Developing countries, which from the start of the Doha
Round have been fighting to eliminate the tariff
barriers and subsidies of the EU, United States and
other industrialized countries, object to the size of
the duties that European countries collect on imports of
their farm products.
Mandelson told the ministers that “in our initial offer,
we tabled a 36-percent reduction in our average
agriculture tariffs,” and that “we are now offering to
cut them by a minimum of 54 percent!”
“On
agriculture, the EU will be the major net loser in any
deal,” he declared.
The
United States took a similar line. US Trade
Representative Susan Schwab portrayed her country as a
kind of scapegoat of negotiators who criticize it for
the subsidies it shells out to its farmers, while they
avoid talking about the opening up of agricultural and
industrial markets.
The
reference to the freeing up of industrial markets
alludes to a group of developing countries, including
India, South Africa, Brazil and Argentina, which want to
limit tariff cuts in order to build up their budding
industries.
These
emerging economies also voiced their positions.
Referring to the proposed draft accord on agriculture,
Brazilian Foreign Minister Celso Amorim said “the text
was built on a logic of accommodating exceptions rather
than seeking ambition.

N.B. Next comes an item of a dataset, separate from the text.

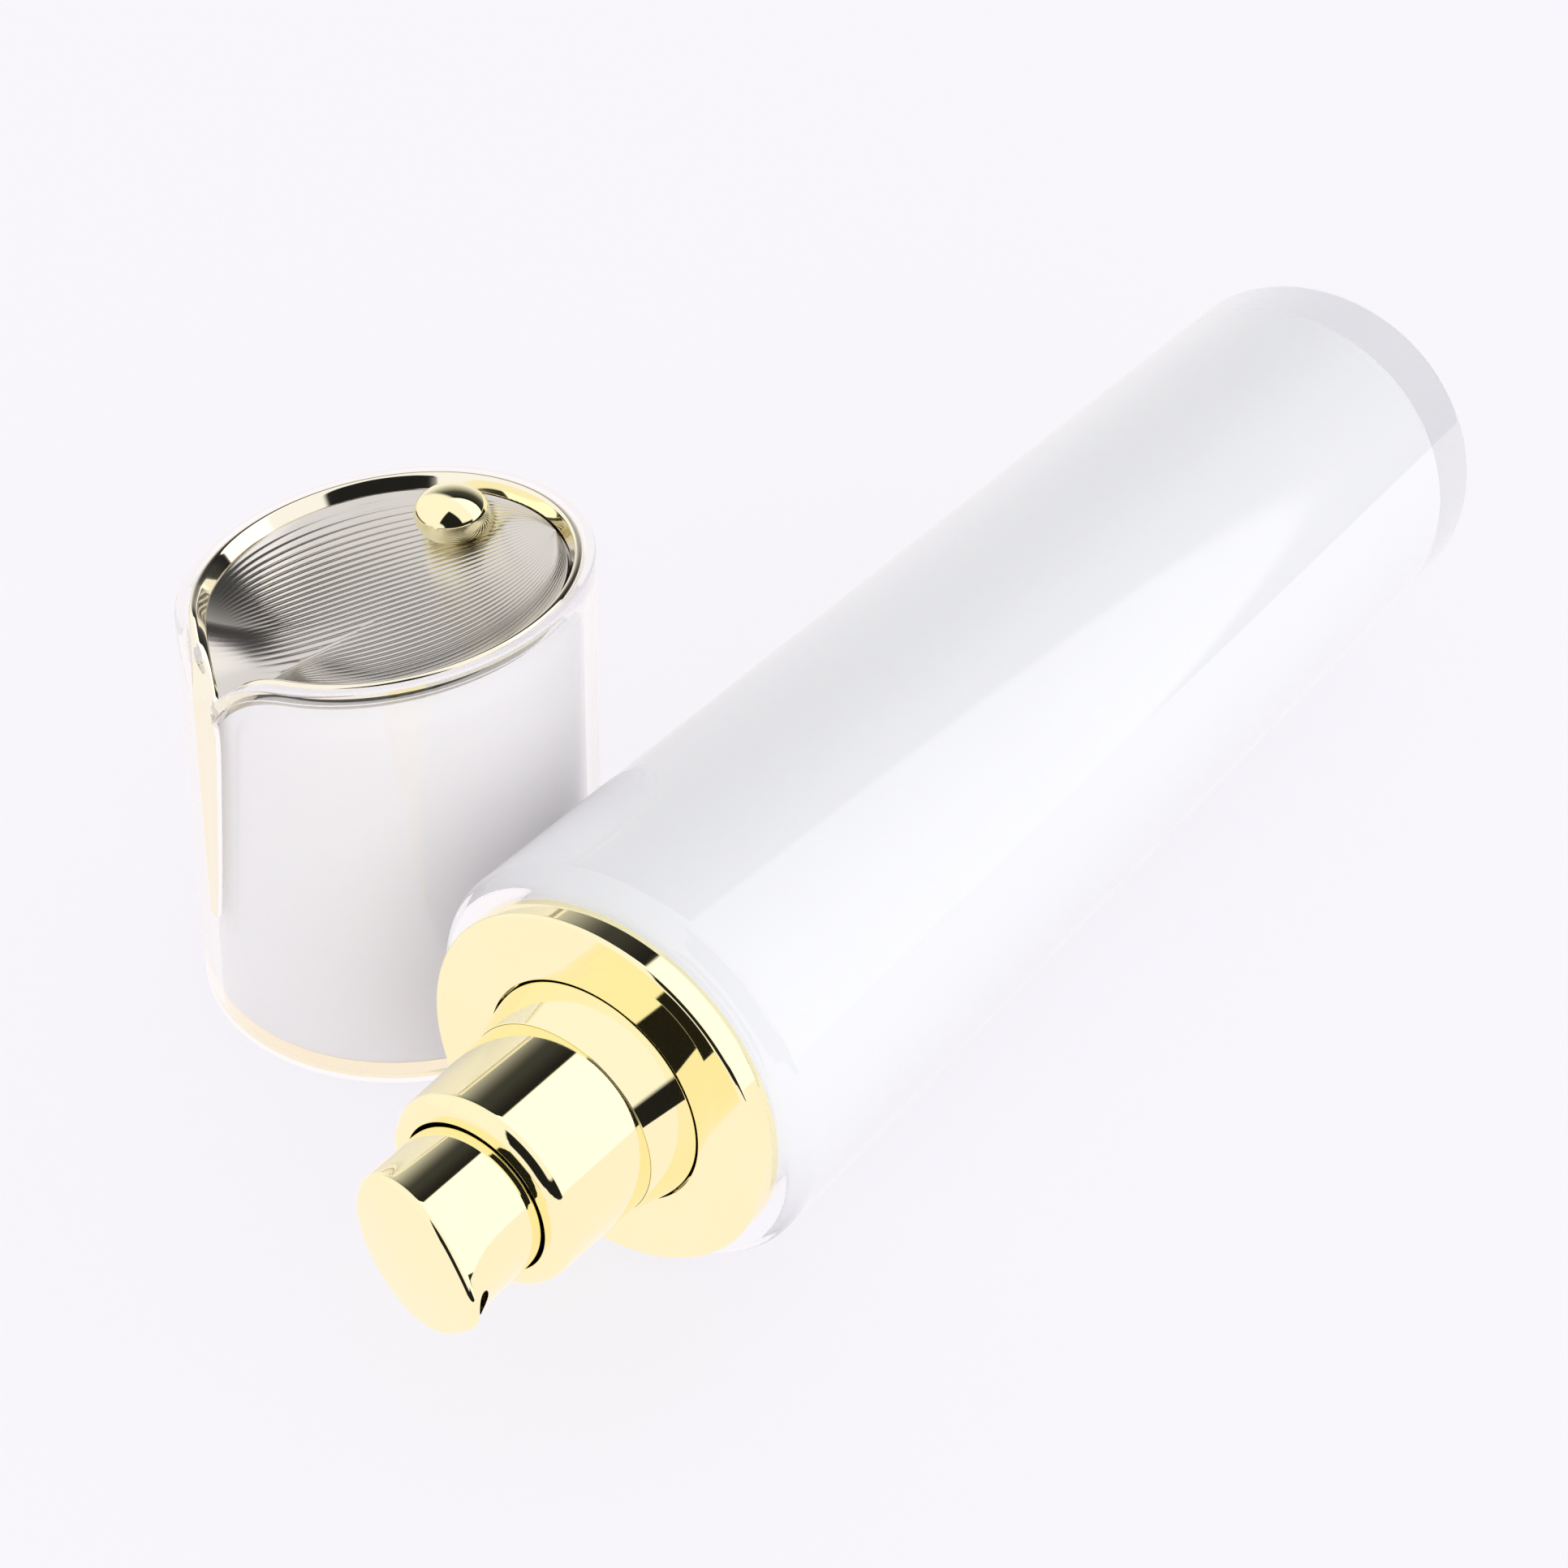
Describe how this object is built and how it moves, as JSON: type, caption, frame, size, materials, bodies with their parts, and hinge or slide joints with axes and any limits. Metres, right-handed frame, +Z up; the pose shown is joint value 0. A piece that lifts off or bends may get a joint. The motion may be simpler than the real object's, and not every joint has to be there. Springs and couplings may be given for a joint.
{
  "type": "airless pump bottle with overcap",
  "caption": "Clear double-wall airless pump bottle lying down, with a gold pump head, and its overcap with a slanted grooved dish standing beside it.",
  "frame": {"origin": "on the ground, under the middle of the bounding box of the lying bottle and the standing cap", "axes": "+X along the bottle's axis from the pump end to the base, +Y from the bottle to the cap, +Z up"},
  "size_m": [0.1388, 0.0684, 0.0407],
  "materials": {
    "clear_acrylic": "clear glossy acrylic",
    "white_plastic": "smooth white polypropylene",
    "natural_plastic": "natural moulded plastic",
    "soft_seal": "soft polyethylene or elastomer",
    "spring_steel": "bright stainless steel",
    "gold_plating": "mirror gold plating on moulded plastic",
    "champagne_metal": "pale champagne plating on moulded plastic, finely grooved"
  },
  "bodies": {
    "bottle": {"outer_shell": "clear_acrylic", "inner_bottle": "white_plastic", "base_plug": "white_plastic", "collar_plate": "gold_plating", "hub_ring": "gold_plating", "pump_sleeve": "gold_plating", "screw_closure": "white_plastic", "neck_gasket": "soft_seal", "pump_housing": "natural_plastic", "ball_cage": "natural_plastic", "stem_guide": "natural_plastic"},
    "press": {"press_head": "gold_plating", "head_core": "white_plastic", "pump_stem": "natural_plastic", "stem_piston": "soft_seal", "return_spring": "spring_steel"},
    "ball": {"inlet_ball": "spring_steel"},
    "follower": {"follower_piston": "natural_plastic"},
    "cap": {"cap_shell": "clear_acrylic", "cap_liner": "white_plastic", "cap_mouth_ring": "gold_plating", "leaf_dish": "champagne_metal", "leaf_rim": "gold_plating", "dish_bead": "gold_plating"}
  },
  "joints": [
    {"name": "press_slide", "type": "slide", "parent": "bottle", "child": "press", "axis": [1, 0, 0], "range_m": [0, 0.005], "stiffness_N_per_m": 900, "springref_m": -0.002, "deforming": ["return_spring"]},
    {"name": "ball_lift", "type": "slide", "parent": "bottle", "child": "ball", "axis": [-1, 0, 0], "range_m": [0, 0.0008]},
    {"name": "follower_slide", "type": "slide", "parent": "bottle", "child": "follower", "axis": [-1, 0, 0], "range_m": [0, 0.06]},
    {"name": "cap_lift", "type": "slide", "parent": "bottle", "child": "cap", "axis": [0, 0, 1], "range_m": [0, 0.06]}
  ]
}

Almost 30 of the paragraphs in
the agriculture text establish specific carve-outs for
specific countries.”
The text
on industrial tariffs or non-agricultural market access
(Nama), “on the contrary, was built on the logic of
forcing countries, especially developing ones, out of
comfort zones,” he said. ”Although some flexibilities
were lately introduced, the logic of the Nama still has
a totally different nature. Issues to be solved are much
more straightforward,” he added.
Argentina, for its part, once again had harsh words for
the Nama text. Foreign Minister Jorge Taiana said that
“as for the Nama draft, our opinion is that the text is
not fit for this horizontal process, since the chairman
has not factored in the text the views of those
developing countries effectively reached by its
dispositions.”
Taiana
said “accepting that average cuts for developed
countries could be lower than those for developing
countries is completely out of the question.”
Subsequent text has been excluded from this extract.